In 1767, Abigail gave birth to John Quincy Adams, and the following year the Adams family moved to Boston where John hoped to expand his law practice. The couple also became close to some of the men who were challenging Britain’s taxation policies and heavy-handedness. In 1770, when outnumbered British troops fired upon an unruly mob near the State House, the soldiers were arrested and John Adams made the unpopular decision to defend them. Abigail, his most trusted confidante, supported him. The troops were found innocent, and John’s career would now flourish. The family returned to Braintree briefly, but returned to Boston in 1772 where they were on hand to witness the aftermath of the “Boston Tea Party” in 1773.
John Adams was appointed as a delegate to the First Continental Congress in 1774, which met in Philadelphia to determine the colonies’ future with Great Britain. Abigail had returned to Braintree to manage the considerable workload of the farm and to educate their children who now included Nabby, John Quincy, Charles, and Thomas Boylston (a daughter, Susanna, died in 1770). Laurie Noble writes that at one point John “told her she was so successful in budgeting, planting, managing staff, regulating live-stock, buying provisions, nursing and educating her children, that their neighbors would surely remark on how much better things seemed to go in his absence.” When she wasn’t working, Abigail was writing letters to John including her now famous pleas in 1776 to end slavery and “remember the Ladies.”
Separation between Abigail and John continued in 1778 when John was sent to France to negotiate for their support. Sadly, in 1777, Abigail had given birth to a daughter named Elizabeth who was stillborn. When the war was finally over, Abigail sailed to Europe in 1784 to join her husband and young John Quincy Adams who had sailed earlier with his father. Abigail spent four years in England and France as the wife of the United States Minister to Great Britain, meeting and entertaining royalty and leading citizens. In 1788, they returned to their modest farm in Braintree where John drafted the Massachusetts Constitution on which the United States Constitution would be based. The following year John was elected Vice President and the couple moved to New York, the first seat of the new American government. When John was elected President in 1796, the Adamses moved to Philadelphia and, eventually, to the unfinished, drafty Executive Mansion (the White House) in the newly constructed capital city, Washington, D.C.
Abigail’s long-standing role as John’s trusted advisor continued in Washington where his opponents, including Thomas Jefferson, criticized his policies and her influence. But their Federalist friends, throughout the country, admired both John and Abigail. One of their acquaintances, the essayist Judith Sargent Murray of Gloucester and Boston, wrote to a cousin in 1798, “it is confidently asserted that every transaction of his administration is now laid before her — she is not only his bosom friend, but his aid and his Councellor in every emergency — and such are the energies of her mind, as to place her title to the unbounded confidence of her illustrious husband, beyond all controversy — several Gentlemen in Boston, whose character, and influence, are high in the political world — declare that was the President called out of time, they should rather see Mrs Adams in the Presidential chair than any other character now existing in America.”

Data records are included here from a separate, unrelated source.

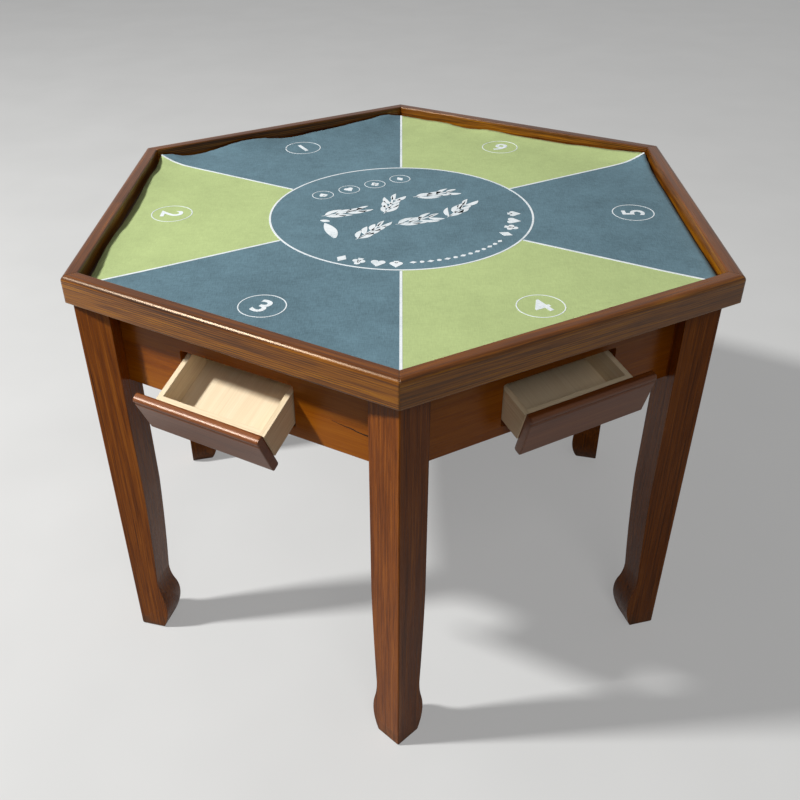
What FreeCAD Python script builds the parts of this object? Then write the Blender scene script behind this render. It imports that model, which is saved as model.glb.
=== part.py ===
import FreeCAD, Part
import math
import os

from FreeCAD import Placement, Rotation, Vector

# Six-sided game table with one small drawer in each apron. Millimetres, +Z up.
# The origin is on the floor, under the centre of the top.
# Side k faces outward at 60 * (k + 1) degrees; corner k lies between sides k and k + 1.
# In a side's own frame X points outward, Y along the side and Z up.
# Legs, aprons, drawers and all that is fixed to them form the under-frame. It is built about the
# origin like the top, then moved as one to where it stands under the top.

SIDES = range(1, 7)
ENDS = (-1, 1)
UP = Vector(0, 0, 1)
NEARLY_ZERO = 1e-6
MARGIN = 1.0

# ---- driving dimensions ----
TABLE_HEIGHT = 755.0
RIM_CORNER_RADIUS = 600.0
RIM_WIDTH = 24.5
RIM_HEIGHT = 46.0
RIM_OUTER_ROUND = 8.0
RIM_SMALL_ROUND = 2.0

MAT_DEPTH = 22.0
MAT_THICKNESS = 4.0
MAT_GAP = 6.0

UNDER_FRAME_SHIFT = -9.0
UNDER_FRAME_TURN = 0.9

LEG_CORNER_RADIUS = 583.0
LEG_WIDTH = 60.0
LEG_TAPER_WIDTH = 56.4
LEG_ANKLE_WIDTH = 51.0
LEG_THROAT_WIDTH = 52.2
LEG_HOOF_TOP_WIDTH = 56.6
LEG_HOOF_WIDTH = 60.4
LEG_FOOT_WIDTH = 46.5
TAPER_START = 335.0
TAPER_HEIGHT = 230.0
ANKLE_HEIGHT = 125.0
THROAT_HEIGHT = 104.0
HOOF_TOP_HEIGHT = 83.0
HOOF_HEIGHT = 56.0
LEG_ARRIS_ROUND = 2.5
LEG_FOOT_ROUND = 4.0
LEG_BACK_CUT_RADIUS = 508.0

APRON_OUTER_FACE = 464.0
APRON_THICKNESS = 18.0
APRON_BOTTOM_DROP = 192.0
TENON_DEPTH = 12.0
TENON_THICKNESS = 8.0
TENON_TOP_DROP = 112.0
TENON_BOTTOM_DROP = 182.0

OPENING_TOP_DROP = 102.5
OPENING_BOTTOM_DROP = 176.5
OPENING_CORNER_ROUND = 4.0
OPENING_NEAR = 91.5
OPENING_FAR = 120.5

# drawer, measured in its closed position
BOX_NEAR = 89.5
BOX_FAR = 113.0
BOX_LENGTH = 190.0
BOX_HEIGHT = 51.0
BOX_SIDE_THICKNESS = 9.0
BOX_END_THICKNESS = 9.0
BOX_BOTTOM_THICKNESS = 5.0
BOX_BOTTOM_LIFT = 5.0
BOX_GROOVE_DEPTH = 4.0
FACE_NEAR = 87.0
FACE_FAR = 148.0
FACE_THICKNESS = 15.0
FACE_ABOVE_BOX = 3.2
FACE_BELOW_BOX = 24.0
FACE_BEAD_RADIUS = 6.0
FACE_BEAD_END = -50.0
FACE_QUIRK_DROP = 13.0
FACE_TOP_ROUND = 2.0
FACE_LOW_ROUND = 4.0
FACE_GAP = 0.5

# runner cradle, which tips about two pins just behind the apron
PIVOT_INSET = 30.0
PIVOT_DROP = 155.0
PIN_RADIUS = 3.0
PIN_CLEARANCE = 0.08
LEDGE_TOP = -1.8
BOX_REST = -1.5
RUNNER_BELOW_PIVOT = 11.0
RUNNER_WEB_TOP = 20.0
RUNNER_FRONT = 11.7
RUNNER_FRONT_TOP = 2.0
RUNNER_BACK = 160.5
RUNNER_WEB = 12.0
RUNNER_LEDGE = 12.0
RUNNER_SIDE_GAP = 1.5
CROSSBAR_THICKNESS = 12.0
PIVOT_BLOCK_WIDTH = 24.0
PIVOT_BLOCK_DEPTH = 24.0
PIVOT_BLOCK_HEIGHT = 44.0
PIVOT_BLOCK_GAP = 1.0
PIN_IN_BLOCK = 20.0

# how far each drawer stands open, and how much it tips for each millimetre of travel
DROOP_PER_MM = 0.4
DRAWER_OPEN = {1: 0.0, 2: 0.0, 3: 61.5, 4: 40.0, 5: 0.0, 6: 0.0}

BRACE_OUTER_RADIUS = 490.0
BRACE_THICKNESS = 20.0
BRACE_TOP_DROP = 50.0
BRACE_HEIGHT = 64.0
BOLT_RADIUS = 4.0
BOLT_END_RADIUS = 545.0
BOLT_TAIL = 12.0
BOLT_DROPS = (66.0, 98.0)
WASHER_RADIUS = 9.0
WASHER_THICKNESS = 1.6
NUT_WIDTH = 13.0
NUT_THICKNESS = 6.5

CLEAT_SIZE = 20.0
CLEAT_HALF_LENGTH = 150.0
SCREW_RADIUS = 2.2
SCREW_HEAD_RADIUS = 4.2
SCREW_HEAD_HEIGHT = 2.6
SCREW_IN_PANEL = 13.0
SCREW_SPACING = 120.0

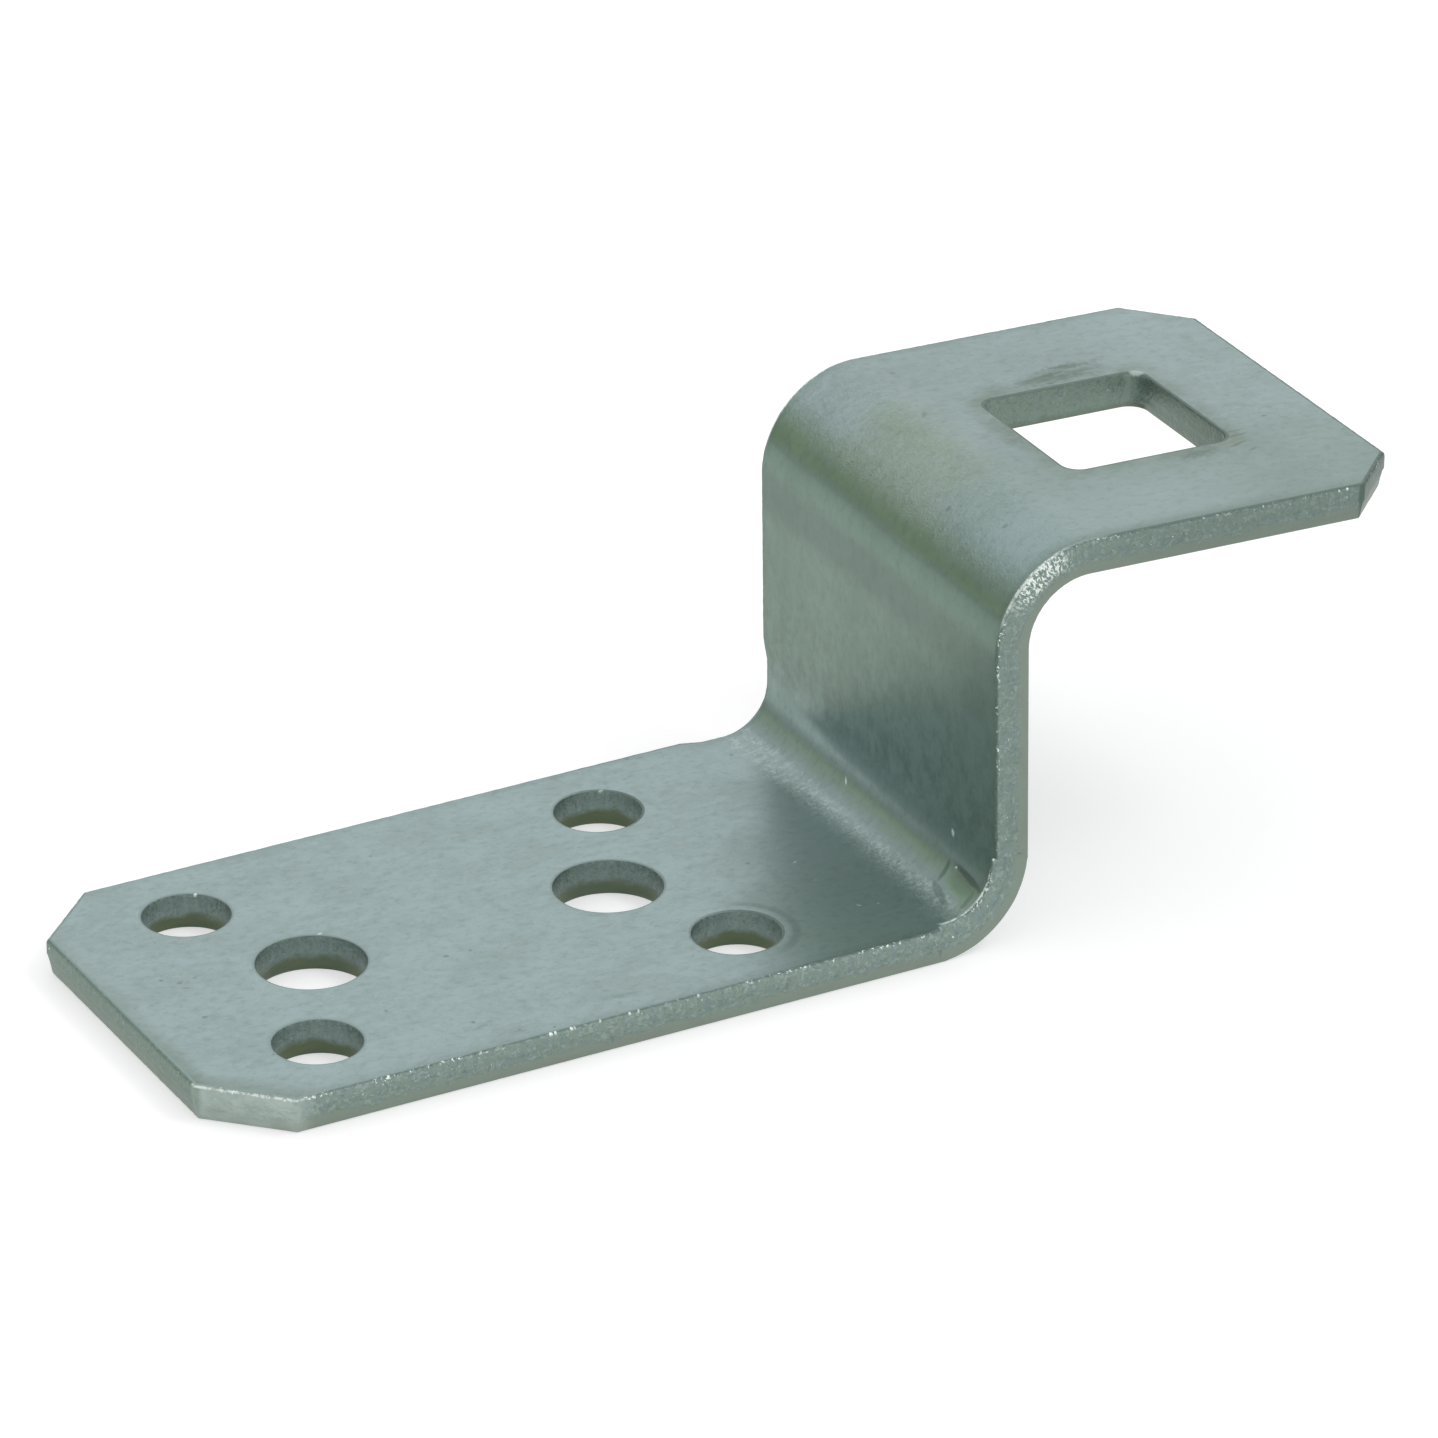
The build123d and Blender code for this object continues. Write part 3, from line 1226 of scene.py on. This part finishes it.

But John’s detractors were growing in number. His refusal to go to war with France angered the Jeffersonians, as did the Alien and Sedition Acts passed by Congress in 1798 to limit foreign influence and public criticism of Adams’ policies. In 1800, John Adams lost the presidential election to Thomas Jefferson. In the same year, the Adamses lost their son Charles, celebrated John Quincy Adams’s election to the U. S. Senate, and retired to their farm in Quincy (formerly, Braintree) where they were surrounded by their extended family and beloved farm. Abigail became involved in the Unitarian church, the running of the farm, and she encouraged her oldest son’s political career as he ascended to the position of minister to Russia and then Secretary of State under President Monroe in 1817.
In 1818, Abigail contracted typhoid fever and died soon after on October 28. Her distraught husband of fifty-four years was heard to say, “I wish I could lay down beside her and die too.”
The National Park Service, which owns the Adams National Historical Park in Quincy, explains the legacy of Abigail Adams this way: “Today, nearly two centuries after Abigail’s death, her legacy survives in the letters she wrote which chronicled this important period of history. The memory of Abigail Adams is still present at the Adams National Historical Park, which serves as an invaluable resource for witnessing this woman’s contributions to the improvement of her family and nation through public service.”